┌──
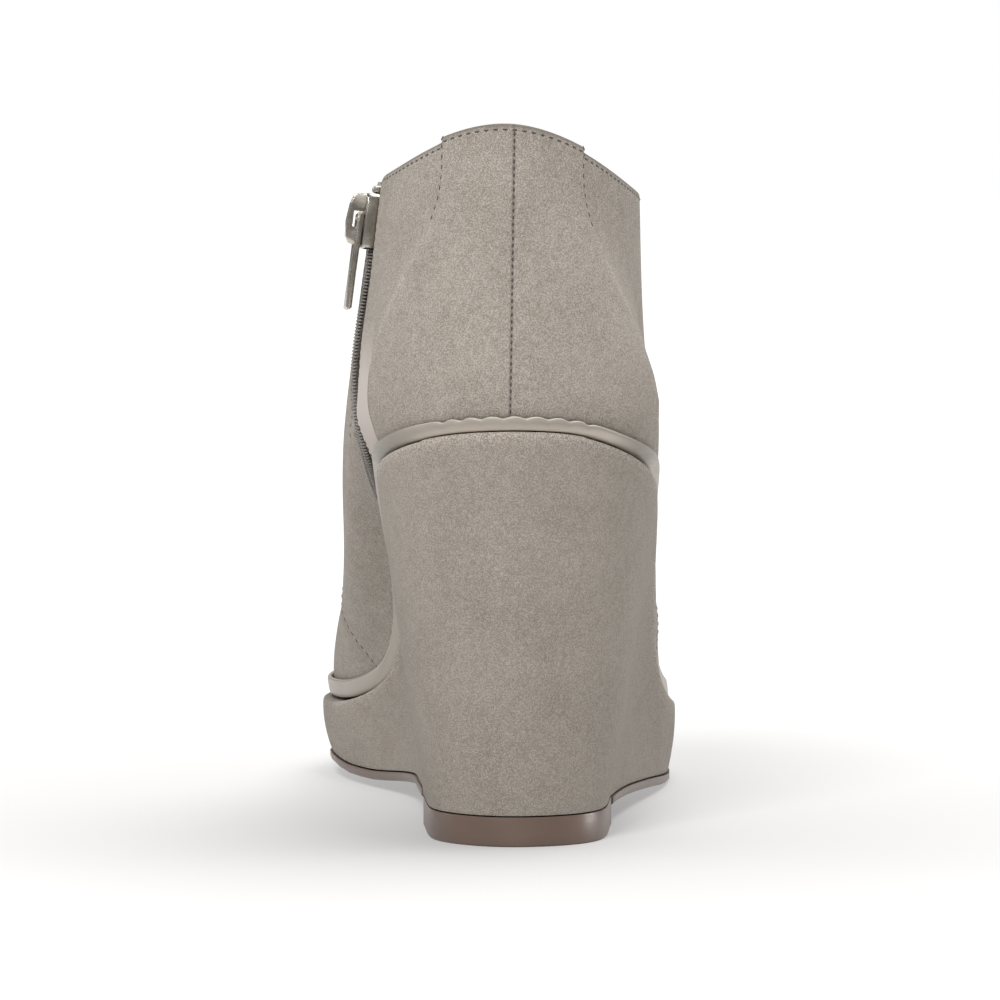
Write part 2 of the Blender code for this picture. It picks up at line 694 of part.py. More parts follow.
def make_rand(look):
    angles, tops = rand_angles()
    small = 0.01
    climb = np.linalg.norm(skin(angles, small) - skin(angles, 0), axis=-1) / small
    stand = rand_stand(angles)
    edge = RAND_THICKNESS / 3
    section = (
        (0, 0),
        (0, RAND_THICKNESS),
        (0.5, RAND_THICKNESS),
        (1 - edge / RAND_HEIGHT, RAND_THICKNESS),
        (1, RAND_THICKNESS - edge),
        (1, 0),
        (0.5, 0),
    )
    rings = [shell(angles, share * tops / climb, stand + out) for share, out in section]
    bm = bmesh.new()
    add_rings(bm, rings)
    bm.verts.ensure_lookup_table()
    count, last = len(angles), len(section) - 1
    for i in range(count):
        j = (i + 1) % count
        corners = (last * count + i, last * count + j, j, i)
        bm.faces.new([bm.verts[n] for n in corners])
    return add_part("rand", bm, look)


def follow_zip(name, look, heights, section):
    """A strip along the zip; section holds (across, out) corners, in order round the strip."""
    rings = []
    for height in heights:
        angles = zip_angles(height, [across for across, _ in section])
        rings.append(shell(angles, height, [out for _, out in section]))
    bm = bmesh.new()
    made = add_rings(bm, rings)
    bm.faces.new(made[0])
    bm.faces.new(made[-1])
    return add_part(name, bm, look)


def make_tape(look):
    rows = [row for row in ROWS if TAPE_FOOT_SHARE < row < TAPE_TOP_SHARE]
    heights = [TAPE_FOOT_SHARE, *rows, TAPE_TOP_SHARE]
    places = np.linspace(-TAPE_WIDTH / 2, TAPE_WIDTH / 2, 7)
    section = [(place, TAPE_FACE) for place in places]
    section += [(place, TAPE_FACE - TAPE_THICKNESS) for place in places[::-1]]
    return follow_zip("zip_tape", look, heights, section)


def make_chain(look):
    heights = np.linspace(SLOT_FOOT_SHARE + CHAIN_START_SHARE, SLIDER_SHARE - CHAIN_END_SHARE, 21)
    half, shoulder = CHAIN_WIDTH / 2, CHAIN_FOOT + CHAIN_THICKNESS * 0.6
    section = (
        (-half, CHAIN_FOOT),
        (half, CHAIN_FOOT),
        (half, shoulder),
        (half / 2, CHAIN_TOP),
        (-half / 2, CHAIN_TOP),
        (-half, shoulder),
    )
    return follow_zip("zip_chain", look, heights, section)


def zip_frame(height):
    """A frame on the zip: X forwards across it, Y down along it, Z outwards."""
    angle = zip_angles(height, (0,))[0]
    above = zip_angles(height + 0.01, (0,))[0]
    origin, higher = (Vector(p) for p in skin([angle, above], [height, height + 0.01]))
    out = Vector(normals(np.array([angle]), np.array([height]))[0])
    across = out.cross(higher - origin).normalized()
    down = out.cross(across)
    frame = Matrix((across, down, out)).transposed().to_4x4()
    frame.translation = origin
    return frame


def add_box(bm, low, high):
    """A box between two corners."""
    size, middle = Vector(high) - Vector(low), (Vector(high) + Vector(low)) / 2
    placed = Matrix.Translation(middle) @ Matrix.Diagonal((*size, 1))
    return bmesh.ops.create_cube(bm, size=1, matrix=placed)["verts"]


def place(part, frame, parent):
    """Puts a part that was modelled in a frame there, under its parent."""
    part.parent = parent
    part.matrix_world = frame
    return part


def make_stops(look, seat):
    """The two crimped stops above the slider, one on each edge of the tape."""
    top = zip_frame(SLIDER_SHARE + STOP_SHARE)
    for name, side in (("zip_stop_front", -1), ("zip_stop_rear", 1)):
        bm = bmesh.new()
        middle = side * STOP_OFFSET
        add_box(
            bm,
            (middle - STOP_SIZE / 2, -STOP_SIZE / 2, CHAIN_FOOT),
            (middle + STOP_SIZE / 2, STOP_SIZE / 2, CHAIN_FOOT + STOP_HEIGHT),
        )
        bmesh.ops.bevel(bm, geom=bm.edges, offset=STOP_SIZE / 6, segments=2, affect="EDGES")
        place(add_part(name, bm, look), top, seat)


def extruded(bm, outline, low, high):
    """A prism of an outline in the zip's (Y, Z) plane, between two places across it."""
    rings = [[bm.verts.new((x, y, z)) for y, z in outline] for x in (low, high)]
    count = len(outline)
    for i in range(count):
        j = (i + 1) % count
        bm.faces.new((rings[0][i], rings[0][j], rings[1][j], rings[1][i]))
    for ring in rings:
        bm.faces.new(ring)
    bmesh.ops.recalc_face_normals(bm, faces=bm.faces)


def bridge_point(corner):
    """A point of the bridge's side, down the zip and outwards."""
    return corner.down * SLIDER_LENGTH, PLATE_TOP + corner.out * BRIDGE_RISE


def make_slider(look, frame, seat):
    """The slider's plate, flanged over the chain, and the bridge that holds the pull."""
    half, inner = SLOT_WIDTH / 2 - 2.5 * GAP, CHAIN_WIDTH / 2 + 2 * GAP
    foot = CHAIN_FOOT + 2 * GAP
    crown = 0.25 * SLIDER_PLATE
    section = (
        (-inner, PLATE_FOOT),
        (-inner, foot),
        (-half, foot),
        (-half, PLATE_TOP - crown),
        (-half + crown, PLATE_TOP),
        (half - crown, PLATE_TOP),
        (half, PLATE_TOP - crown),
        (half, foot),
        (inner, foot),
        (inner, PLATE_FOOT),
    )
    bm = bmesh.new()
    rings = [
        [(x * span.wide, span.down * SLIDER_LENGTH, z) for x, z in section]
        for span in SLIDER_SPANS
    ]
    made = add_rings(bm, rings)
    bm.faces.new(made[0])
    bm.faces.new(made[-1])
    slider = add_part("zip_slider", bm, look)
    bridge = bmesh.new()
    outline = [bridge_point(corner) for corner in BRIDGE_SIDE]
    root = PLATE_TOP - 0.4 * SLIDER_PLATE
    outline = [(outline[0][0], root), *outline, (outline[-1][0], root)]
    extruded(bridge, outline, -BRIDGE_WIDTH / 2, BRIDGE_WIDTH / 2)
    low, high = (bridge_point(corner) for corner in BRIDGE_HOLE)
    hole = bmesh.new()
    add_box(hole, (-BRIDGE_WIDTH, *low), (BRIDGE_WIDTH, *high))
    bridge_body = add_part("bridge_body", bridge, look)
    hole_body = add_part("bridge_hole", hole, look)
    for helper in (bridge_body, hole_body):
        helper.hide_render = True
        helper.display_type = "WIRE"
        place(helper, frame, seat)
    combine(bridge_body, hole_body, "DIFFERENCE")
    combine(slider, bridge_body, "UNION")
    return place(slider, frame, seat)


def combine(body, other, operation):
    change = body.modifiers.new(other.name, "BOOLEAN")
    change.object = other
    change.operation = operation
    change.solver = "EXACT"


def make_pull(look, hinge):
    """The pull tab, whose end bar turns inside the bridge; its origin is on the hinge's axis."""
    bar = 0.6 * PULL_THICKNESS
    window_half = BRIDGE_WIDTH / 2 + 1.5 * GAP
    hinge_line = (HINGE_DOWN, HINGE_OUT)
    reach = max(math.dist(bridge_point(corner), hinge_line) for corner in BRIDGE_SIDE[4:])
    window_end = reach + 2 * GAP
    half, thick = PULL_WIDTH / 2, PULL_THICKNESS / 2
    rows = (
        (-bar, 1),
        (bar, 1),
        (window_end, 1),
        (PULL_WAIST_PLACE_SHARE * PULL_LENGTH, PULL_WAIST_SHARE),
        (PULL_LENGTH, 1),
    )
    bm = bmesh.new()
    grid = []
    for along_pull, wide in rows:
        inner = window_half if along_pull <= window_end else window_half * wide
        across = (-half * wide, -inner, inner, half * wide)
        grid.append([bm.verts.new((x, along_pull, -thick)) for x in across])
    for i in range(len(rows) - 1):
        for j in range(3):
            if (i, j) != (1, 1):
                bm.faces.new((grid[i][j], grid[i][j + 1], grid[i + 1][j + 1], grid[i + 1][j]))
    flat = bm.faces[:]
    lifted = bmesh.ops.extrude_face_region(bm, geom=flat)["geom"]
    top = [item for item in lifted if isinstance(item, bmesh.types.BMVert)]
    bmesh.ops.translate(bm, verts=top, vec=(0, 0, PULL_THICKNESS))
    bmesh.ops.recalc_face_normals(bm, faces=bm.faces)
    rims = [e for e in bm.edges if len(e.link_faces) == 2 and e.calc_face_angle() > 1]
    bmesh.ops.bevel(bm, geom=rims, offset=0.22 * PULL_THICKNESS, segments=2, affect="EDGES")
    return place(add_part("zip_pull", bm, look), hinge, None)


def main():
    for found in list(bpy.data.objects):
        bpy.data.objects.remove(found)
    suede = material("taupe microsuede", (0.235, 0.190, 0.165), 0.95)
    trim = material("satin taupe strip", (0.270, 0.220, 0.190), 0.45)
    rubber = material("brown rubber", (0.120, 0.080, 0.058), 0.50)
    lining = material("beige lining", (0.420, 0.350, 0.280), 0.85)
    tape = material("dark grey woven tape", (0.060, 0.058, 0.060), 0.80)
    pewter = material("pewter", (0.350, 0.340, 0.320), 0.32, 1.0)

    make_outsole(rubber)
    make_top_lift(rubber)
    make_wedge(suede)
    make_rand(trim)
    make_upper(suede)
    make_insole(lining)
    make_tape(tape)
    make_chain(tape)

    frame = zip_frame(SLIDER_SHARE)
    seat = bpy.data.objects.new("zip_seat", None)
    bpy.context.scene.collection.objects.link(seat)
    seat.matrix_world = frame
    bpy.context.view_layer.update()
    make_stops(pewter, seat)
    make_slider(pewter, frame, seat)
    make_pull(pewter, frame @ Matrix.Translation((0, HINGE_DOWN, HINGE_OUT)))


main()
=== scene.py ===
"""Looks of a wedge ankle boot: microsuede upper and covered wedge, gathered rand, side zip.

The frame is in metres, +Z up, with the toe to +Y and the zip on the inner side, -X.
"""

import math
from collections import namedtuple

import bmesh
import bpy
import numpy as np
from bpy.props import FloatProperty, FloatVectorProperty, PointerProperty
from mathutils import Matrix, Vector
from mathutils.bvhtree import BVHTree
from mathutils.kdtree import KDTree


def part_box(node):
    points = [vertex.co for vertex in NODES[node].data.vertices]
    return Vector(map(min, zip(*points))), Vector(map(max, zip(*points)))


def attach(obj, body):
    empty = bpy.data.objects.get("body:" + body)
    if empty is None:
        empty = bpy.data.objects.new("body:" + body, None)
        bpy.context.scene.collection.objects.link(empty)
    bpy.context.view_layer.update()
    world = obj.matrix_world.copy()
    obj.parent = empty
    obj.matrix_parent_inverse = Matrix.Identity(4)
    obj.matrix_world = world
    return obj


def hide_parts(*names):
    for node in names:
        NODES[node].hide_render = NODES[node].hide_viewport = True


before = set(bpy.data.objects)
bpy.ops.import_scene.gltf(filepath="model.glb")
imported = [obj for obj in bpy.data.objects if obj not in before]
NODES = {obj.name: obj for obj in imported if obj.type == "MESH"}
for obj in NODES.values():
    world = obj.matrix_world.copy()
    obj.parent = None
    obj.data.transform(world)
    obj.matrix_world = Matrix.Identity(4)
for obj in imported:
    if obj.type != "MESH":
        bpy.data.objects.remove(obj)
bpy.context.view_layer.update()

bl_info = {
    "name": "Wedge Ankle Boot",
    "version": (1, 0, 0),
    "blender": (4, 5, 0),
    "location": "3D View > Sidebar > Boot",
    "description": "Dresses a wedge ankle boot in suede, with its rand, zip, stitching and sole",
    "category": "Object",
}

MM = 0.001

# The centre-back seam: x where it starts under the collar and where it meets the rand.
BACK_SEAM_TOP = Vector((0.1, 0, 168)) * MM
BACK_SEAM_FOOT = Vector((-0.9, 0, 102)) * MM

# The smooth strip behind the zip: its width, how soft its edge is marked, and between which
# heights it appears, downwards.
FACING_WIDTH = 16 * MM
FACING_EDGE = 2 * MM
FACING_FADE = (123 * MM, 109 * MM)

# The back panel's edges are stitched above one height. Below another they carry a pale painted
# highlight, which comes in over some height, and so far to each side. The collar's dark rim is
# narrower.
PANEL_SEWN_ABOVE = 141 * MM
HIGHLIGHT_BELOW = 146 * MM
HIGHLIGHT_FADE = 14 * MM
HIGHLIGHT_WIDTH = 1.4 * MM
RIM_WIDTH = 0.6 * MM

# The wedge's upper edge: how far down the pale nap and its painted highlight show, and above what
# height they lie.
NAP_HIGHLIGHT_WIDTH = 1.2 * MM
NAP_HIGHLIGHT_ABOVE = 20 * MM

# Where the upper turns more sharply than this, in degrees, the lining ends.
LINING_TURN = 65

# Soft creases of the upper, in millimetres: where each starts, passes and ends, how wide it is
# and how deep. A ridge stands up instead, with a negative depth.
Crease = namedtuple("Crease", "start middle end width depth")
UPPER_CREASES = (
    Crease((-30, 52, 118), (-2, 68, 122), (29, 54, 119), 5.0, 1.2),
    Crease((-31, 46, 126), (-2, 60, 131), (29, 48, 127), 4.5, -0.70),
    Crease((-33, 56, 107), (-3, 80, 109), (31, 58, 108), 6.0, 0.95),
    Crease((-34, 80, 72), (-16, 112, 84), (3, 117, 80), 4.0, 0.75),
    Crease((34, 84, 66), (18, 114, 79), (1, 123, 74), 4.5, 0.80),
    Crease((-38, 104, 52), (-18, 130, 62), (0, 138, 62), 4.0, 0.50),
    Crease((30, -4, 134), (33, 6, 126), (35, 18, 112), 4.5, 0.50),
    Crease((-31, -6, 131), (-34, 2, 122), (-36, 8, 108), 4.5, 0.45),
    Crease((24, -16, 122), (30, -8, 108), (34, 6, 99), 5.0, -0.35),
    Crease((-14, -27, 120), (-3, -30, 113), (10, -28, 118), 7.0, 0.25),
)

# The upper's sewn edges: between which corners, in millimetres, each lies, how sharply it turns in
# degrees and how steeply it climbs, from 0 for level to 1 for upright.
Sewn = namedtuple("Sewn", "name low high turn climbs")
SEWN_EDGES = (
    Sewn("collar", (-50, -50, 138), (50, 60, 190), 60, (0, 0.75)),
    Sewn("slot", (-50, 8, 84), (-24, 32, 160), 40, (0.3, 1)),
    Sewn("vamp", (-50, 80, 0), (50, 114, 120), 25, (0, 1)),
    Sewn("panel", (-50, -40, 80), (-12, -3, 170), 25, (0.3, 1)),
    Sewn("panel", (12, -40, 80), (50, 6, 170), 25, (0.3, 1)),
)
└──
▶ _What you have to do_
Repeat word for word the stretch of lines from the one with "make_outsole(rubber)" down to the one with "if empty is", both included.

▶ _Correct result_
    make_outsole(rubber)
    make_top_lift(rubber)
    make_wedge(suede)
    make_rand(trim)
    make_upper(suede)
    make_insole(lining)
    make_tape(tape)
    make_chain(tape)

    frame = zip_frame(SLIDER_SHARE)
    seat = bpy.data.objects.new("zip_seat", None)
    bpy.context.scene.collection.objects.link(seat)
    seat.matrix_world = frame
    bpy.context.view_layer.update()
    make_stops(pewter, seat)
    make_slider(pewter, frame, seat)
    make_pull(pewter, frame @ Matrix.Translation((0, HINGE_DOWN, HINGE_OUT)))


main()
=== scene.py ===
"""Looks of a wedge ankle boot: microsuede upper and covered wedge, gathered rand, side zip.

The frame is in metres, +Z up, with the toe to +Y and the zip on the inner side, -X.
"""

import math
from collections import namedtuple

import bmesh
import bpy
import numpy as np
from bpy.props import FloatProperty, FloatVectorProperty, PointerProperty
from mathutils import Matrix, Vector
from mathutils.bvhtree import BVHTree
from mathutils.kdtree import KDTree


def part_box(node):
    points = [vertex.co for vertex in NODES[node].data.vertices]
    return Vector(map(min, zip(*points))), Vector(map(max, zip(*points)))


def attach(obj, body):
    empty = bpy.data.objects.get("body:" + body)
    if empty is None:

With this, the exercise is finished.